DATA IN THIS EXERCISE:
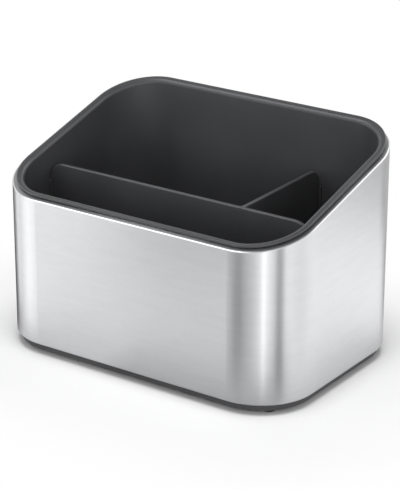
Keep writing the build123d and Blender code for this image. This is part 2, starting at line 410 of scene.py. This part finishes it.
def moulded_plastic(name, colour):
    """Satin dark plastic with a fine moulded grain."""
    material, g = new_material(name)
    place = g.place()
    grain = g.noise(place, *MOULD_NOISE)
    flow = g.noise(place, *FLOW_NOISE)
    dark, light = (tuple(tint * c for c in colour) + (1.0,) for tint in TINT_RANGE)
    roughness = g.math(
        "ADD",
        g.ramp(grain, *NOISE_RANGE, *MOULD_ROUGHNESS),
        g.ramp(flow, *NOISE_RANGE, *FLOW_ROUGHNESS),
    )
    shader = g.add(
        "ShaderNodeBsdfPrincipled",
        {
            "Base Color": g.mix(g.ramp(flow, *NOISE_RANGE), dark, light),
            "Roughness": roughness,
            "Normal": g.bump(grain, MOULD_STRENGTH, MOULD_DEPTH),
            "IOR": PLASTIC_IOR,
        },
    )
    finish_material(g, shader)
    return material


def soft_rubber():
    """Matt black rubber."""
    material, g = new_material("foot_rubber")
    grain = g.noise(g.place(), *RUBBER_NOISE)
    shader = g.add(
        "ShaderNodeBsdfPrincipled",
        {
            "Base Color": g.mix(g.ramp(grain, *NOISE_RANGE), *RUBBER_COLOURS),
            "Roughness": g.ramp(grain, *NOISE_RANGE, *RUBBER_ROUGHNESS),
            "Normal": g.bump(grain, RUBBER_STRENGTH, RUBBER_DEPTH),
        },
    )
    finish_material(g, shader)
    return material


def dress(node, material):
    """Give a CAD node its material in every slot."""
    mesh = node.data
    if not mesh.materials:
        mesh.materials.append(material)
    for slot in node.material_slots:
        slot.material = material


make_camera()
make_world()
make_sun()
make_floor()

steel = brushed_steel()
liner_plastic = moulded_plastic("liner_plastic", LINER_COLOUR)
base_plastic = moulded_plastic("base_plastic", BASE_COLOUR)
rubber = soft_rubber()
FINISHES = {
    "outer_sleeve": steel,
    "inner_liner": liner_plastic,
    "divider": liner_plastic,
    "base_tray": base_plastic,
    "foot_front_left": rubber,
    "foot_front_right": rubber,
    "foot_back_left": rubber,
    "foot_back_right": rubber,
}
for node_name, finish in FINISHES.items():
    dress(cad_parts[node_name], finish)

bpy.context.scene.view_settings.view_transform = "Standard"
--
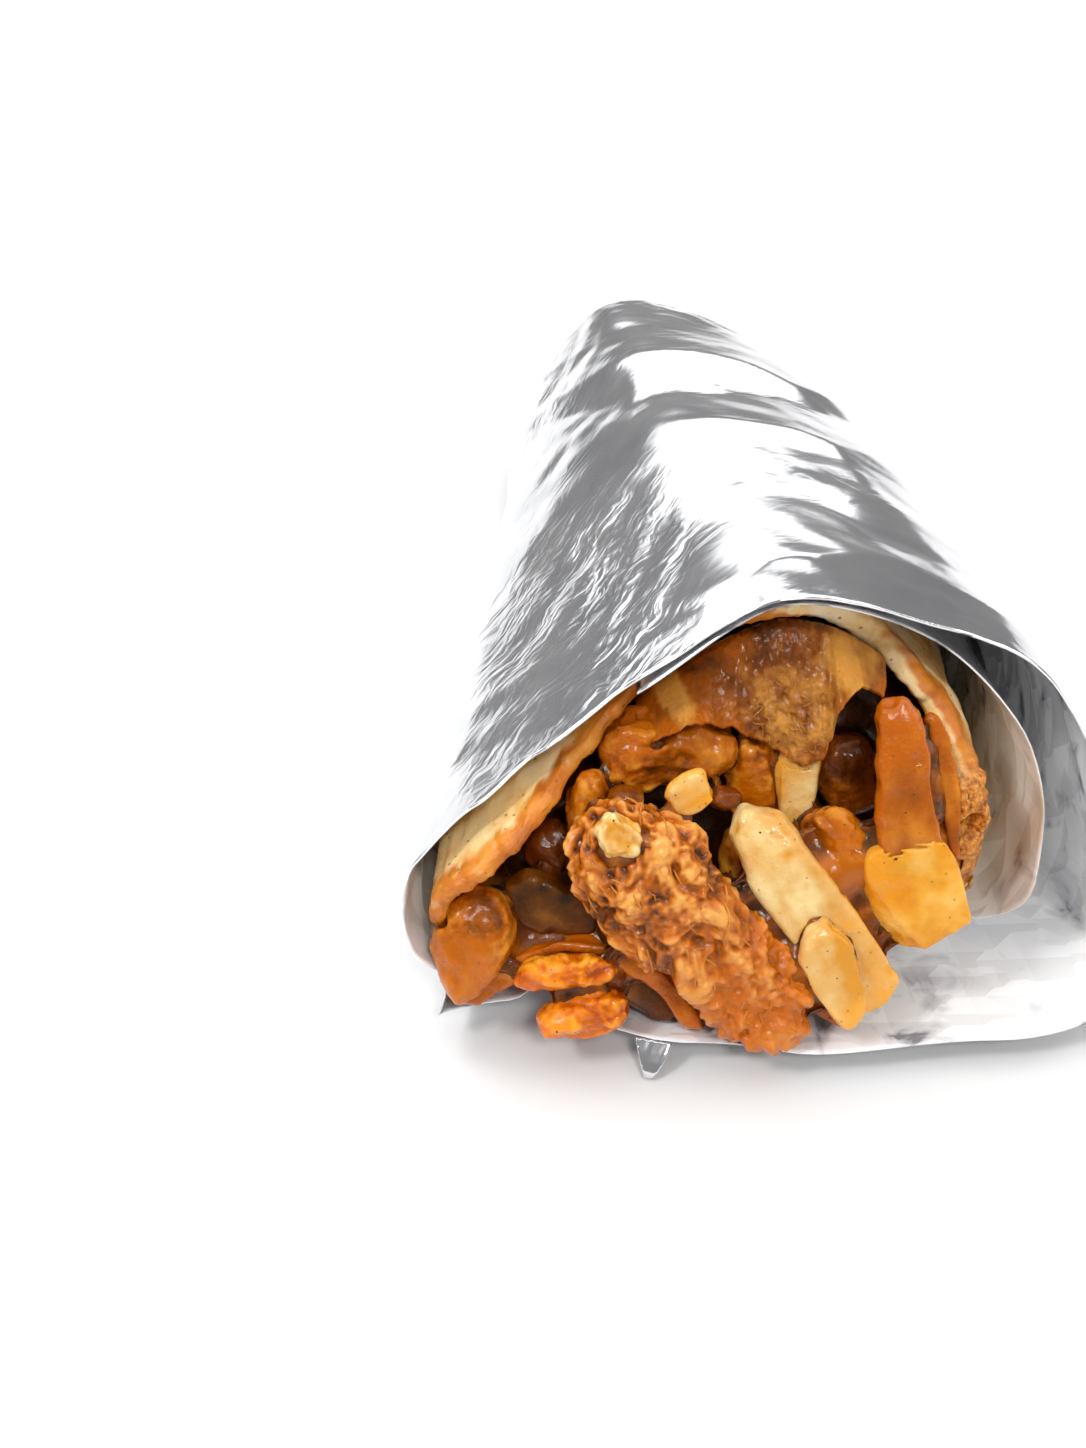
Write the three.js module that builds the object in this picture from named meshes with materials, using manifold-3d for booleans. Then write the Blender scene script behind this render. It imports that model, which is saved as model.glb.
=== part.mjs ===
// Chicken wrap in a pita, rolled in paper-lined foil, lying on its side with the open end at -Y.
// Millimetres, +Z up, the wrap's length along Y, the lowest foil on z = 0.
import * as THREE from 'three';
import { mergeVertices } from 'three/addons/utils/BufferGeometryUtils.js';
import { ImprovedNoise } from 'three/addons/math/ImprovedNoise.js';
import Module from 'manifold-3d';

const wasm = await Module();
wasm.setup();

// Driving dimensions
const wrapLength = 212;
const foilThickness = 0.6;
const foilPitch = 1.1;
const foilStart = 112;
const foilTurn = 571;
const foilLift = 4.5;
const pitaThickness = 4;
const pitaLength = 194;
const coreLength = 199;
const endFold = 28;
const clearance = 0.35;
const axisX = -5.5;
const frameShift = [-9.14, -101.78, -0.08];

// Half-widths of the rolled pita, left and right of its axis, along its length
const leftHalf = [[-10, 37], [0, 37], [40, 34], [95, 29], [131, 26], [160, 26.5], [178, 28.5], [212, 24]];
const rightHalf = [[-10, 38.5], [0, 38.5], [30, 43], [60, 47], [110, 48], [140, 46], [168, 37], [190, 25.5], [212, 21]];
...
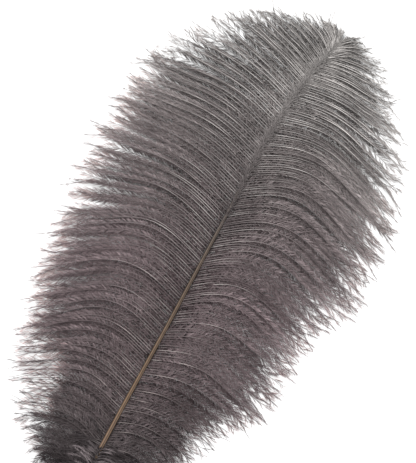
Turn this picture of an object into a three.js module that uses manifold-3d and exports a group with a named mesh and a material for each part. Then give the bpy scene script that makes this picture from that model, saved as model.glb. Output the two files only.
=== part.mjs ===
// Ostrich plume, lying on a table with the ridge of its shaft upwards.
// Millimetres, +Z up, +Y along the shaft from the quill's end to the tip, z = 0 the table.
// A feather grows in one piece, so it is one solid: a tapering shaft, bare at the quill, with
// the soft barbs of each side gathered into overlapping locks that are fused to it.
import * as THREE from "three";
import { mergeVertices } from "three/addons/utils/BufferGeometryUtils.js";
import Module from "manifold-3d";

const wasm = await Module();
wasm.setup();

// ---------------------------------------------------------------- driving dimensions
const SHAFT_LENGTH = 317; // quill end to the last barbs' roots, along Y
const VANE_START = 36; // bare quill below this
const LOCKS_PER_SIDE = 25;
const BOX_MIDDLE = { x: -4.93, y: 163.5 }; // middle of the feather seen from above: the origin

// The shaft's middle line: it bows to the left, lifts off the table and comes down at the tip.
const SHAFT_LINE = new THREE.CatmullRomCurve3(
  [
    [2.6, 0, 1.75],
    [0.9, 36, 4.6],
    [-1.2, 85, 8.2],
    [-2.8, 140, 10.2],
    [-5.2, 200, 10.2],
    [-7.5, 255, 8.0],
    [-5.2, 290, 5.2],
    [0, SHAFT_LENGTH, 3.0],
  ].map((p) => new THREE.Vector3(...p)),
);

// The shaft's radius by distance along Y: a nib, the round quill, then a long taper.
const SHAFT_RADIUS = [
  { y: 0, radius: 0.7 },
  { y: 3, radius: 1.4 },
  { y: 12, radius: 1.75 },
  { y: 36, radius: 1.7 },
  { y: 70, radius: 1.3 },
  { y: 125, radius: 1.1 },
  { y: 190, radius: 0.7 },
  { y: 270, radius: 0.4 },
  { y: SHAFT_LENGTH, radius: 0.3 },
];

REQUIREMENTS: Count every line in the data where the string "into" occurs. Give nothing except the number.

RESPONSE BELOW: 2